C’est un pays ravagé par plus d’une décennie de conflit qui doit aujourd’hui panser ses plaies, avant même de se reconstruire. Ce processus sera long et délicat, avec l’enjeu du retour des millions de personnes déplacées à l’intérieur du pays, ainsi que des millions de réfugiés dispersés au Moyen-Orient et au-delà. Pour l’heure, la priorité va au rétablissement de la paix civile et des services publics. Charaa a organisé, le 10 décembre à Damas, la passation des pouvoirs entre le dernier premier ministre de Bachar Al-Assad et le chef de l’administration d’Idlib, Mohammad Al-Bachir. Le nouveau gouvernement aura pour tâche d’expédier les affaires courantes avant le lancement, dans quelques semaines, d’un processus constitutionnel.

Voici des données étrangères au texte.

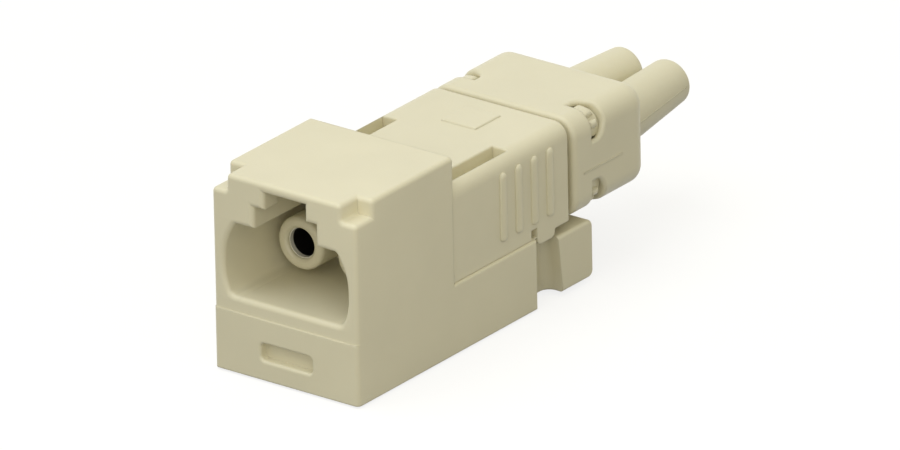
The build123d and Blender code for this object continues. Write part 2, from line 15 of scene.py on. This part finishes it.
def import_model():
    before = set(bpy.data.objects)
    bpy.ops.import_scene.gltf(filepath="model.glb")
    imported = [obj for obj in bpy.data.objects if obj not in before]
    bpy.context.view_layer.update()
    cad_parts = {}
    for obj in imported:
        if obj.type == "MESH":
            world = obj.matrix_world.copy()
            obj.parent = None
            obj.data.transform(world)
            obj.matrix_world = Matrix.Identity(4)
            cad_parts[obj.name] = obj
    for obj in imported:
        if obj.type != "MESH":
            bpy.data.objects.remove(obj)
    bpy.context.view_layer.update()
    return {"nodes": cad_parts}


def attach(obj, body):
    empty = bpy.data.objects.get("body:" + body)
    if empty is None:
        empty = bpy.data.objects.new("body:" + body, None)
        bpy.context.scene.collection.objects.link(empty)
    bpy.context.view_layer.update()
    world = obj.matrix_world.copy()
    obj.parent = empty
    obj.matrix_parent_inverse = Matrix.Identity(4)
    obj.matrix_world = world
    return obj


LOG = logging.getLogger("jack_module")
MM = 0.001
SIDES = ("left", "right")
WHITE = (1.0, 1.0, 1.0, 1.0)
SHARP_EDGE = 50.0  # degrees between faces, above which an edge isn't shaded smooth
RADIANS_PER_UNIT = 20.0  # how far a wave texture of scale 1 turns in one unit

Colour = tuple[float, float, float]
Place = tuple[float, float, float]


class Grain(Enum):
    """How the surface of a moulding was finished in its mould."""

    SPARK = "fine even spark finish"
    SATIN = "softer satin finish"
    POLISHED = "polished tool"


@dataclass(frozen=True)
class Texture:
    """Scales and depths of a moulded surface's relief, in metres."""

    grain_size: float
    grain_depth: float
    wave_size: float
    wave_depth: float


TEXTURES = {
    Grain.SPARK: Texture(0.00009, 0.0000035, 0.0035, 0.000012),
    Grain.SATIN: Texture(0.00014, 0.0000025, 0.0045, 0.000015),
    Grain.POLISHED: Texture(0.0003, 0.0000006, 0.006, 0.000004),
}


def new_nodes(name: str) -> tuple[bpy.types.Material, bpy.types.NodeTree, bpy.types.Node]:
    """Make a node material.

    Args:
        name: The material's name.

    Returns:
        The material, its node tree and its principled shader.
    """
    material = bpy.data.materials.new(name)
    material.use_nodes = True
    tree = material.node_tree
    return material, tree, tree.nodes["Principled BSDF"]


def noise(tree: bpy.types.NodeTree, size: float, detail: float, roughness: float = 0.5) -> bpy.types.Node:
    """Add a noise whose features are about `size` metres across, read in Object coordinates.

    Args:
        tree: The node tree to add to.
        size: Feature size in metres.
        detail: Octaves of finer noise.
        roughness: Share that each octave keeps.

    Returns:
        The noise node.
    """
    place = tree.nodes.new("ShaderNodeTexCoord")
    cloud = tree.nodes.new("ShaderNodeTexNoise")
    cloud.inputs["Scale"].default_value = 1.0 / size
    cloud.inputs["Detail"].default_value = detail
    cloud.inputs["Roughness"].default_value = roughness
    tree.links.new(place.outputs["Object"], cloud.inputs["Vector"])
    return cloud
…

Le défi est immense d’établir un nouveau contrat social entre des Syriens que la guerre a retranchés les uns des autres, poussant des millions d’entre eux à l’exil. L’adoption par l’administration kurde du nord-est du pays du « drapeau de l’indépendance » à trois étoiles, qui flotte désormais sur Damas, est un signe encourageant. Mais la tentation internationale sera très forte de privilégier une « stabilité » illusoire en soutenant un nouvel « homme fort » au détriment de la prise en considération du profond pluralisme de la société syrienne.
La France, plus d’un siècle après avoir balayé la première expérience constitutionnelle en Syrie, s’est cette fois engagée à accompagner « une transition politique pacifique et respectueuse de la diversité du peuple syrien ».